AIM: From the entries below, list each line with "object".

RECORD EXTRACTS:

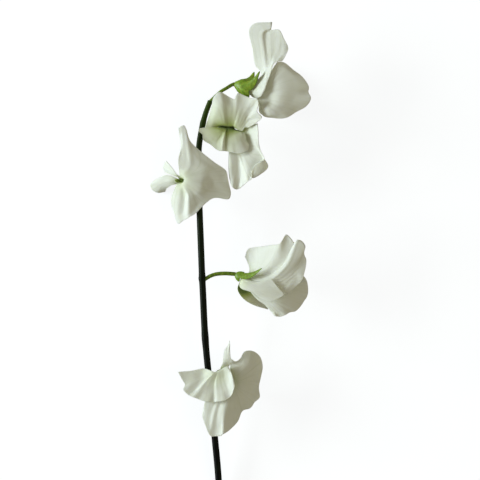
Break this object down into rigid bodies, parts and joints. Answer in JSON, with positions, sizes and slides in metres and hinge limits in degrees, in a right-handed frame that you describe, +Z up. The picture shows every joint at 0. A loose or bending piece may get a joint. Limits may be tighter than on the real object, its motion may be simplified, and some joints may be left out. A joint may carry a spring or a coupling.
{
  "type": "sweet pea flower stem",
  "caption": "Cut stem of white sweet pea lying on its side: a slender dark green stalk with side stalks, green calyx cups and ruffled standard, wing and keel petals.",
  "frame": {"origin": "centre of the bounding box on the surface that the cut stem lies on", "axes": "+Z up from that surface, +Y along the stem from the cut end to the tip, +X to the side that the tip flower faces"},
  "size_m": [0.0806, 0.2539, 0.0231],
  "materials": {
    "stem": "smooth satin green stalk, near black below and olive above",
    "pedicel": "smooth fresh green stalk",
    "calyx": "matte fresh green with darker ribs",
    "petal": "soft translucent white, greenish near the base"
  },
  "bodies": {
    "root": {"stem": "stem", "pedicel_1": "pedicel", "calyx_1": "calyx", "standard_1": "petal", "wing_left_1": "petal", "wing_right_1": "petal", "keel_1": "petal", "pedicel_2": "pedicel", "calyx_2": "calyx", "standard_2": "petal", "wing_left_2": "petal", "wing_right_2": "petal", "keel_2": "petal", "pedicel_3": "pedicel", "calyx_3": "calyx", "standard_3": "petal", "wing_left_3": "petal", "wing_right_3": "petal", "keel_3": "petal", "pedicel_4": "pedicel", "calyx_4": "calyx", "standard_4": "petal", "wing_left_4": "petal", "wing_right_4": "petal", "keel_4": "petal", "pedicel_5": "pedicel", "calyx_5": "calyx", "standard_5": "petal", "wing_left_5": "petal", "wing_right_5": "petal", "keel_5": "petal"}
  },
  "joints": []
}
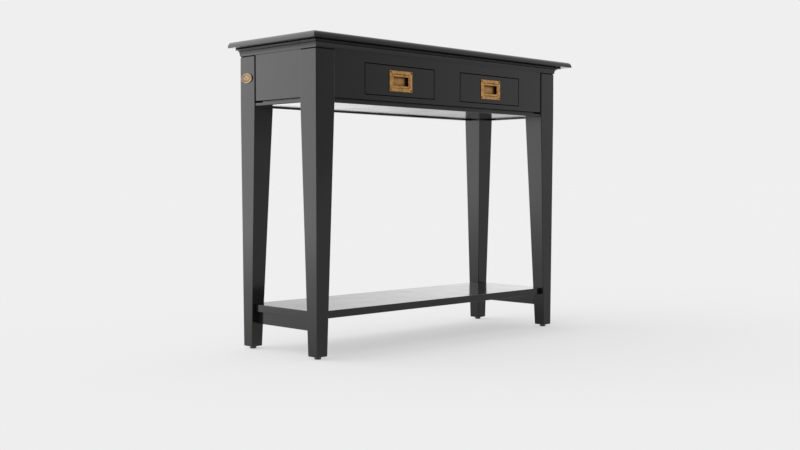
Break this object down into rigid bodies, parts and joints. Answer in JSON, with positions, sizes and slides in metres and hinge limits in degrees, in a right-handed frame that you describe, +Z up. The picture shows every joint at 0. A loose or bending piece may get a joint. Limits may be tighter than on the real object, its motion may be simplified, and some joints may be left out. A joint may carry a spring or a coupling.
{
  "type": "console table",
  "caption": "Narrow console table with tapered legs, a moulded top, small flush-front drawers with sunk ring pulls, and a low shelf carried on end stretchers.",
  "frame": {"origin": "on the floor under the middle of the table top's outline", "axes": "+X to the right as seen from the front, +Y towards the back, +Z up"},
  "size_m": [1.02, 0.344, 0.8],
  "materials": {
    "black_lacquered_wood": "black satin lacquer over hardwood",
    "lacquered_plywood": "black satin lacquer over plywood",
    "drawer_wood": "bare sanded poplar",
    "antique_brass": "brushed and lightly aged",
    "pale_brass": "pale satin brass",
    "black_nylon": "moulded, matt"
  },
  "bodies": {
    "carcase": {"back_bottom_strip": "black_lacquered_wood", "back_rail": "black_lacquered_wood", "badge": "pale_brass", "bottom_panel": "lacquered_plywood", "front_bottom_rail": "black_lacquered_wood", "front_bottom_strip": "black_lacquered_wood", "front_centre_stile": "black_lacquered_wood", "front_cove_moulding": "black_lacquered_wood", "front_left_glide": "black_nylon", "front_left_leg": "black_lacquered_wood", "front_left_stile": "black_lacquered_wood", "front_right_glide": "black_nylon", "front_right_leg": "black_lacquered_wood", "front_right_stile": "black_lacquered_wood", "front_top_rail": "black_lacquered_wood", "left_bottom_strip": "black_lacquered_wood", "left_cove_moulding": "black_lacquered_wood", "left_drawer_inner_guide": "drawer_wood", "left_drawer_inner_runner": "drawer_wood", "left_drawer_outer_guide": "drawer_wood", "left_drawer_outer_runner": "drawer_wood", "left_end_rail": "black_lacquered_wood", "left_stretcher": "black_lacquered_wood", "rear_left_glide": "black_nylon", "rear_left_leg": "black_lacquered_wood", "rear_right_glide": "black_nylon", "rear_right_leg": "black_lacquered_wood", "right_bottom_strip": "black_lacquered_wood", "right_cove_moulding": "black_lacquered_wood", "right_drawer_inner_guide": "drawer_wood", "right_drawer_inner_runner": "drawer_wood", "right_drawer_outer_guide": "drawer_wood", "right_drawer_outer_runner": "drawer_wood", "right_end_rail": "black_lacquered_wood", "right_stretcher": "black_lacquered_wood", "shelf": "black_lacquered_wood", "table_top": "black_lacquered_wood"},
    "left_drawer": {"left_drawer_back": "drawer_wood", "left_drawer_bottom": "drawer_wood", "left_drawer_front": "black_lacquered_wood", "left_drawer_left_side": "drawer_wood", "left_drawer_right_side": "drawer_wood", "left_pull_plate": "antique_brass", "left_pull_screw_1": "antique_brass", "left_pull_screw_2": "antique_brass", "left_pull_screw_3": "antique_brass", "left_pull_screw_4": "antique_brass"},
    "right_drawer": {"right_drawer_back": "drawer_wood", "right_drawer_bottom": "drawer_wood", "right_drawer_front": "black_lacquered_wood", "right_drawer_left_side": "drawer_wood", "right_drawer_right_side": "drawer_wood", "right_pull_plate": "antique_brass", "right_pull_screw_1": "antique_brass", "right_pull_screw_2": "antique_brass", "right_pull_screw_3": "antique_brass", "right_pull_screw_4": "antique_brass"},
    "left_ring": {"left_pull_ring": "antique_brass"},
    "right_ring": {"right_pull_ring": "antique_brass"}
  },
  "joints": [
    {"name": "left_drawer_slide", "type": "slide", "parent": "carcase", "child": "left_drawer", "axis": [0, -1, 0], "range_m": [0, 0.2]},
    {"name": "right_drawer_slide", "type": "slide", "parent": "carcase", "child": "right_drawer", "axis": [0, -1, 0], "range_m": [0, 0.2]},
    {"name": "left_ring_hinge", "type": "hinge", "parent": "left_drawer", "child": "left_ring", "pos_m": [-0.1797, -0.13115, 0.71585], "axis": [-1, 0, 0], "range_deg": [0, 90]},
    {"name": "right_ring_hinge", "type": "hinge", "parent": "right_drawer", "child": "right_ring", "pos_m": [0.1797, -0.13115, 0.71585], "axis": [-1, 0, 0], "range_deg": [0, 90]}
  ]
}
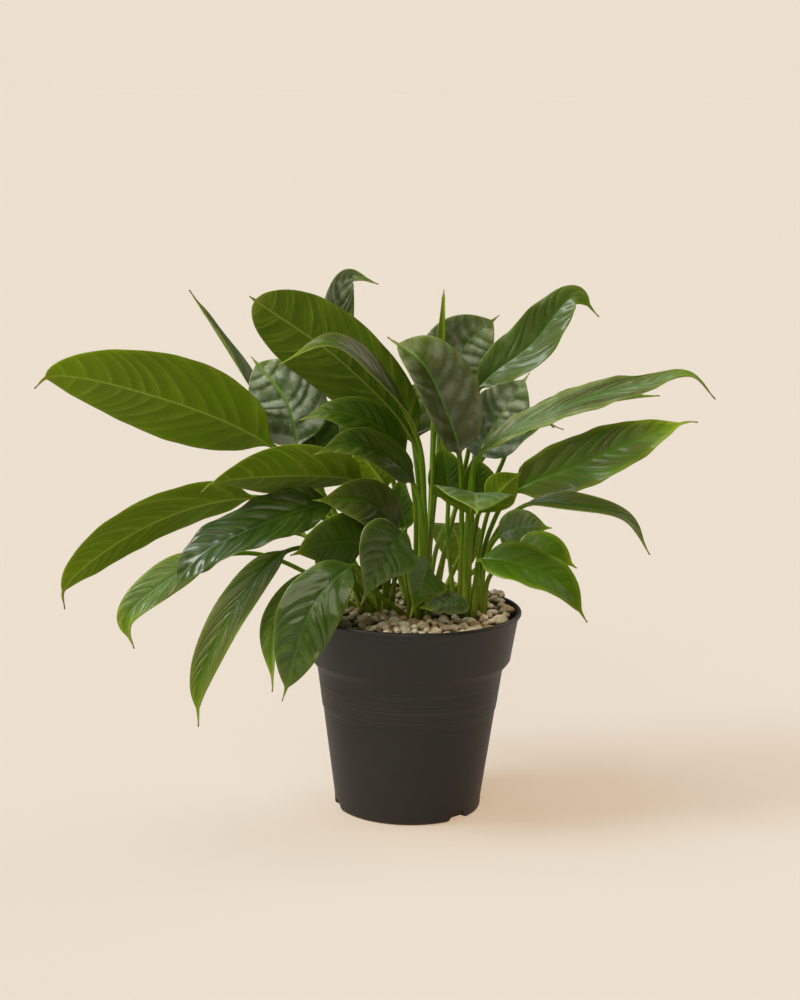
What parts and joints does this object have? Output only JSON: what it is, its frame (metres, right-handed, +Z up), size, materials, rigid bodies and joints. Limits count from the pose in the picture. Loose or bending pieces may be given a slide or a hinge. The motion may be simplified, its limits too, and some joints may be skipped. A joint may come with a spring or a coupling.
{
  "type": "potted peace lily",
  "caption": "Leafy potted peace lily without flowers, in a round tapered grower's pot with a collar, topped with gravel; stands on its base.",
  "frame": {"origin": "centre of the pot's flat underside, on the surface that it stands on", "axes": "+Z up; -Y to the front, the side with the low drooping leaves that the picture shows; +X to the right of that view"},
  "size_m": [0.4467, 0.2643, 0.3628],
  "materials": {
    "pot": "moulded charcoal-brown polypropylene, satin, with fine rings round the wall",
    "potting_mix": "dark brown bark and coir mix, matte",
    "gravel": "tan and beige decomposed-granite pebbles, matte and rough",
    "root_crown": "fibrous brown-green rootstock, matte",
    "leaf": "living leaf: glossy dark green above with sunk side veins, paler and matte below, yellow-green stalk"
  },
  "bodies": {
    "root": {"pot": "pot", "potting_mix": "potting_mix", "gravel": "gravel", "root_crown_left": "root_crown", "root_crown_middle": "root_crown", "root_crown_right": "root_crown", "root_crown_back": "root_crown", "leaf_left_1": "leaf", "leaf_left_2": "leaf", "leaf_left_3": "leaf", "leaf_left_4": "leaf", "leaf_left_5": "leaf", "leaf_left_6": "leaf", "leaf_left_7": "leaf", "leaf_left_8": "leaf", "leaf_front_1": "leaf", "leaf_front_2": "leaf", "leaf_front_3": "leaf", "leaf_front_4": "leaf", "leaf_front_5": "leaf", "leaf_front_6": "leaf", "leaf_front_7": "leaf", "leaf_right_1": "leaf", "leaf_right_2": "leaf", "leaf_right_3": "leaf", "leaf_right_4": "leaf", "leaf_right_5": "leaf", "leaf_right_6": "leaf", "leaf_right_7": "leaf", "leaf_right_8": "leaf", "leaf_right_9": "leaf", "leaf_top_1": "leaf", "leaf_top_2": "leaf", "leaf_top_3": "leaf", "leaf_top_4": "leaf", "leaf_top_5": "leaf", "leaf_top_6": "leaf", "leaf_top_7": "leaf", "leaf_top_8": "leaf", "leaf_top_9": "leaf", "leaf_top_10": "leaf", "leaf_top_11": "leaf", "leaf_spear": "leaf", "leaf_middle_1": "leaf", "leaf_middle_2": "leaf", "leaf_middle_3": "leaf", "leaf_back_1": "leaf", "leaf_back_2": "leaf", "leaf_back_3": "leaf", "leaf_back_4": "leaf", "leaf_back_5": "leaf", "leaf_back_6": "leaf", "leaf_back_7": "leaf", "leaf_back_8": "leaf", "leaf_back_9": "leaf"}
  },
  "joints": []
}
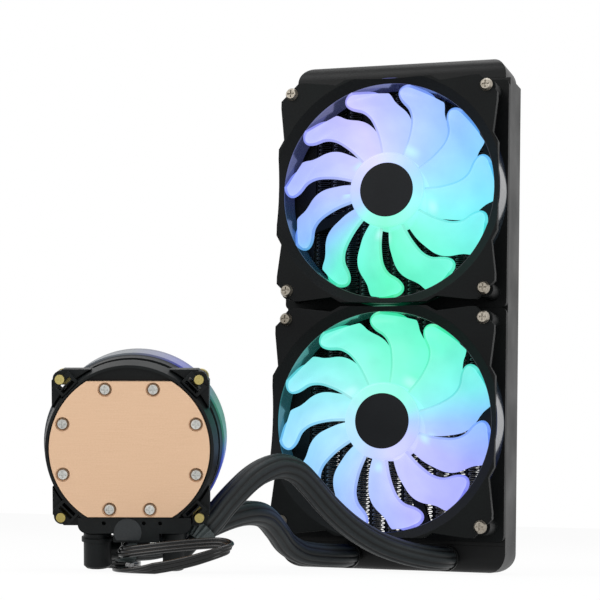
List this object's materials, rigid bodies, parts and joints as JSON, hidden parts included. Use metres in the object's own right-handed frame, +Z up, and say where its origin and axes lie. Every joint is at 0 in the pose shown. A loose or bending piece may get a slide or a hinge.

EXPECTED OUTPUT:
Break this object down into rigid bodies, parts and joints. Answer in JSON, with positions, sizes and slides in metres and hinge limits in degrees, in a right-handed frame that you describe, +Z up. The picture shows every joint at 0. A loose or bending piece may get a joint. Limits may be tighter than on the real object, its motion may be simplified, and some joints may be left out. A joint may carry a spring or a coupling.
Break this object down into rigid bodies, parts and joints. Answer in JSON, with positions, sizes and slides in metres and hinge limits in degrees, in a right-handed frame that you describe, +Z up. The picture shows every joint at 0. A loose or bending piece may get a joint. Limits may be tighter than on the real object, its motion may be simplified, and some joints may be left out. A joint may carry a spring or a coupling.
What parts and joints does this object have? Output only JSON: what it is, its frame (metres, right-handed, +Z up), size, materials, rigid bodies and joints. Limits count from the pose in the picture. Loose or bending pieces may be given a slide or a hinge. The motion may be simplified, its limits too, and some joints may be skipped. A joint may come with a spring or a coupling.
List this object's materials, rigid bodies, parts and joints as JSON, hidden parts included. Use metres in the object's own right-handed frame, +Z up, and say where its origin and axes lie. Every joint is at 0 in the pose shown. A loose or bending piece may get a slide or a hinge.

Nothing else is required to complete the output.